Moninot dessine le son chez Maeght

On entend souvent cette remarque : "les expositions de la Fondation Maeght sont toujours réussies". Nous sommes bien d’accord. Celle qui vient de débuter fera partie des grands événements qui marqueront cette saison sur la Côte d’Azur.

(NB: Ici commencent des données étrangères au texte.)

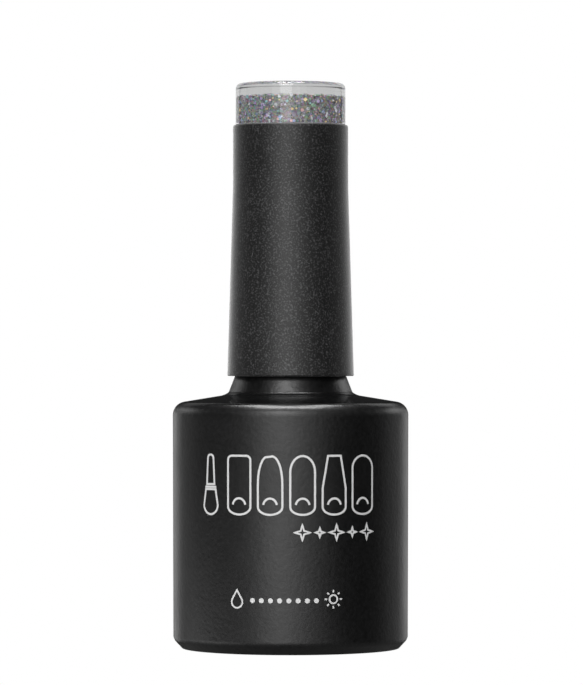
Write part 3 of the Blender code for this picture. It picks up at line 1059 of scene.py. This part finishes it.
def area_light(name, azimuth, elevation, distance, width, height, radiance, aim):
    """A soft rectangular lamp. Azimuth 0 is on the camera's side, and positive is to its right."""
    turn = math.radians(azimuth)
    climb = math.radians(elevation)
    level = math.cos(climb)
    away = Vector((math.sin(turn) * level, -math.cos(turn) * level, math.sin(climb)))
    data = bpy.data.lights.new(name, "AREA")
    data.shape = "RECTANGLE"
    data.size = width
    data.size_y = height
    data.energy = radiance * math.pi * width * height
    lamp = bpy.data.objects.new(name, data)
    lamp.location = Vector(aim) + away * distance
    lamp.rotation_euler = (-away).to_track_quat("-Z", "Y").to_euler()
    lamp.visible_camera = False
    lamp.visible_transmission = False
    bpy.context.scene.collection.objects.link(lamp)
    return lamp


def spare(lamp, *pieces):
    """Keeps a lamp's light off these pieces."""
    spared = bpy.data.collections.new(lamp.name + "_spares")
    for piece in pieces:
        spared.objects.link(piece)
    lamp.light_linking.receiver_collection = spared
    for item in spared.collection_objects:
        item.light_linking.link_state = "EXCLUDE"


def only(lamp, *pieces):
    """Lets a lamp light these pieces alone."""
    lit = bpy.data.collections.new(lamp.name + "_lights")
    for piece in pieces:
        lit.objects.link(piece)
    lamp.light_linking.receiver_collection = lit


def make_studio(window, sleeve):
    """A wide soft front light with a bright strip in it, top lights, and cards at the sides.

    The window has a strip and a card behind it of its own, and is kept clear of some of the rest.
    Each lamp has an azimuth and elevation in degrees, a distance, a width, a height and a radiance.
    """
    middle = (0.0, 0.0, 35.0 * MM)
    base = (0.0, 0.0, 4.0 * MM)
    under = (-5.0 * MM, -6.0 * MM, -14.0 * MM)
    area_light("strip_low", -10, -8, 0.9, 0.38, 0.40, 1.9, middle)
    area_light("strip_middle", -10, 17, 0.9, 0.38, 0.40, 2.6, middle)
    area_light("strip_high", -10, 37, 0.9, 0.42, 0.26, 9.0, middle)
    area_light("front_low", -10, 0, 0.9, 1.0, 0.60, 1.0, middle)
    area_light("front_high", -10, 33, 0.9, 0.9, 0.40, 1.3, middle)
    area_light("front_right", 24, 0, 0.9, 0.3, 0.60, 0.5, middle)
    area_light("top_front", -2, 84, 0.8, 0.50, 0.24, 16.0, middle)
    spare(area_light("top_back", 4, 106, 0.8, 0.55, 0.28, 9.0, middle), window)
    area_light("side_left", -118, -8, 0.8, 0.30, 0.40, 0.40, middle)
    area_light("side_right", 118, -8, 0.8, 0.30, 0.40, 0.45, middle)
    area_light("rim_left", -152, -6, 0.8, 0.30, 0.30, 1.4, middle)
    area_light("rim_right", 152, -6, 0.8, 0.30, 0.30, 1.3, middle)
    spare(area_light("rim_left_high", -148, 11, 0.8, 0.30, 0.14, 0.35, middle), window)
    spare(area_light("rim_right_high", 148, 11, 0.8, 0.30, 0.14, 0.35, middle), window)
    spare(area_light("collar_left", -128, 18, 0.8, 0.35, 0.22, 1.7, middle), window, sleeve)
    spare(area_light("collar_right", 128, 18, 0.8, 0.35, 0.22, 2.2, middle), window, sleeve)
    spare(area_light("shoulder_left", -160, 26, 0.8, 0.30, 0.25, 0.2, middle), window, sleeve)
    spare(area_light("shoulder_right", 155, 32, 0.8, 0.30, 0.30, 0.6, middle), window, sleeve)
    only(area_light("window_strip", -10, 0, 0.9, 0.34, 0.50, 4.0, middle), window)
    only(area_light("window_back", 180, 8, 0.9, 1.6, 1.0, 0.8, middle), window)
    area_light("table_card", -95, -12, 0.10, 0.06, 0.03, 1.2, base)
    area_light("table_left", -66, -18, 0.14, 0.10, 0.05, 1.5, base)
    area_light("table_bounce", 0, -90, 0.0, 0.10, 0.07, 0.16, under)


def make_world():
    """White behind the object, greyer when seen through clear plastic, and dim to light it."""
    world = bpy.data.worlds.new("studio")
    bpy.context.scene.world = world
    world.use_nodes = True
    nodes = world.node_tree.nodes
    links = world.node_tree.links
    background = nodes["Background"]
    path = nodes.new("ShaderNodeLightPath")
    through = nodes.new("ShaderNodeMath")
    through.operation = "MULTIPLY"
    through.inputs[1].default_value = SEEN_THROUGH_PLASTIC
    seen = nodes.new("ShaderNodeMath")
    seen.operation = "MAXIMUM"
    least = nodes.new("ShaderNodeMath")
    least.operation = "MAXIMUM"
    least.inputs[1].default_value = AMBIENT
    links.new(path.outputs["Is Transmission Ray"], through.inputs[0])
    links.new(path.outputs["Is Camera Ray"], seen.inputs[0])
    links.new(through.outputs["Value"], seen.inputs[1])
    links.new(seen.outputs["Value"], least.inputs[0])
    background.inputs["Color"].default_value = (1.0, 1.0, 1.0, 1.0)
    links.new(least.outputs["Value"], background.inputs["Strength"])


def make_camera():
    """A long lens, level, looking along +Y at the middle of the object's height."""
    data = bpy.data.cameras.new("camera")
    data.lens = 231.0
    data.sensor_width = 36.0
    data.clip_start = 0.01
    camera = bpy.data.objects.new("camera", data)
    camera.location = (0.11 * MM, -533.0 * MM, 37.0 * MM)
    camera.rotation_euler = (math.pi / 2, 0.0, 0.0)
    bpy.context.scene.collection.objects.link(camera)
    bpy.context.scene.camera = camera


# ---------------------------------------------------------------- build


def main():
    bpy.context.scene.view_settings.view_transform = "Standard"
    make_camera()
    make_world()

    cured = glitter_gel("glitter_gel_cured", 0.6)
    metal = steel()
    ink = print_ink()
    gel = glitter_gel("glitter_gel_wet", 0.4, 1.0)
    make_bottle(satin_lacquer())
    make_print(ink)
    make_gel(gel)
    make_balls(metal)
    paper = moulded("label_paper", (0.78, 0.78, 0.77), 0.6, 0.15 * MM)
    label_ink = moulded("label_ink", (0.03, 0.03, 0.03), 0.5, 0.1 * MM)
    make_base_label(paper, label_ink, cured)

    film = moulded("seal_film", (0.86, 0.86, 0.85), 0.32, 0.8 * MM)
    make_seal("washer_film", "seal_washer", "lip_seal", film, "seal_film", 0.05 * MM)
    foam = moulded("foam", (0.80, 0.80, 0.78), 0.75, 0.09 * MM)
    make_seal("liner_foam", "liner_disc", "liner", foam, "foam", 0.08 * MM)
    make_stem(moulded("rod_plastic", (0.014, 0.014, 0.015), 0.33, 0.4 * MM))
    make_bristles(moulded("nylon_bristle", (0.030, 0.028, 0.026), 0.35, 0.2 * MM))
    dress("brush_staple", metal)
    make_inner_cap(moulded("natural_plastic", (0.78, 0.78, 0.75), 0.38, 0.5 * MM, 0.15))

    sleeve = make_sleeve(soft_touch())
    window = make_window(clear_acrylic())
    make_sample(cured)
    make_flakes(flake_film())
    make_studio(window, sleeve)


main()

"Le Dessin Élargi" de Bernard Moninot répond à l’harmonie des lieux, "dans son ampleur et sa fluidité" pour reprendre les mots du commissaire d’exposition Olivier Delavallade. "Nous avons pu déployer des installations majeures ces quinze dernières années, et certaines ont été réalisées in situ" rappelle t-il.
Bernard Moninot avait exposé en ces lieux en 1979. à l’époque, l’artiste n’était âgé que de 29 ans. Arrivant à la suite de Jacques Monory (2020) et des Frères Giacommetti (2022), ce retour confirme que la famille Maeght, dès le début, avait vu juste sur les promesses du jeune homme.
Dessins abstraits avec un motif qui se dédouble, dispositifs fixes ou cinétiques composés d’acier, de verre et de carton, occupant parfois une salle entière en projetant sur les murs un théâtre magique d’ombres... Nous sommes invités à méditer dans le silence sur une forme inédite de poésie, où la lumière, l’ombre et le mouvement jouent leur propre jeu de manière autonome.
Bernard Moninot ne dessine pas à proprement parler. Il pratique le dessin décoché (comme on décoche une flèche), il souffle sur une matière volatile qui vient se fixer sur un support.
Pour mieux nous éclairer, il cite Miro : "il y a tant de grâce dans ce qui commence".

Des sculptures sonores

Bernard Moninot est un guide parfait, ayant recours, pour nous faciliter l’accès à son art, à ses souvenirs, ses sentiments, alimentés de nombreuses citations littéraires et remarques ponctuées de sourires. Ce qui a donné l’idée à la Fondation de disposer des QR codes près des cartels, pour permettre au public d’écouter quelques-uns de ses commentaires…
"Mes dessins sont autobiographiques, cela ne signifie pas que je raconte ma vie".
Gamin, la découverte du son d’un diapason (sa mère était musicienne) a déclenché chez lui une onde qui se propage jusqu’à nous, bousculant idées reçues et préjugés. Des formules courtes et apparemment contradictoires, qui décalent notre conception de l’art.
Pour lui, "le dessin est lié au son". Il crée des sculptures de silence en spacialisant des souvenirs très anciens à l’aide de ce qu’il nomme "des dispositifs narratifs". Citant Reverdi : "les yeux seuls sont encore capables de pousser un cri", il revient à Léonard de Vinci précisant que "l’œil est bien souvent un obstacle, le dessin étant chose mentale". Il confirme : "il n’y a pas de progrès en art". Admirateur de Marcel Duchamp, il essaie de suivre "au plus près des sources de l’inconscient". C’est pourquoi il "aime les œuvres où on ne comprend rien" avouant qu’il a mis 50 ans à comprendre la Melencolia de Dürer.
Nous avons aussi découvert la "pentacrine". Toute la poésie de cette exposition semble résumée dans ces minuscules fossiles en forme d’étoiles, vieux de 200 millions d’années, qu’il utilise pour relier des cordes piano entre elles, et réaliser des sortes de dessins (élargis) en 3D.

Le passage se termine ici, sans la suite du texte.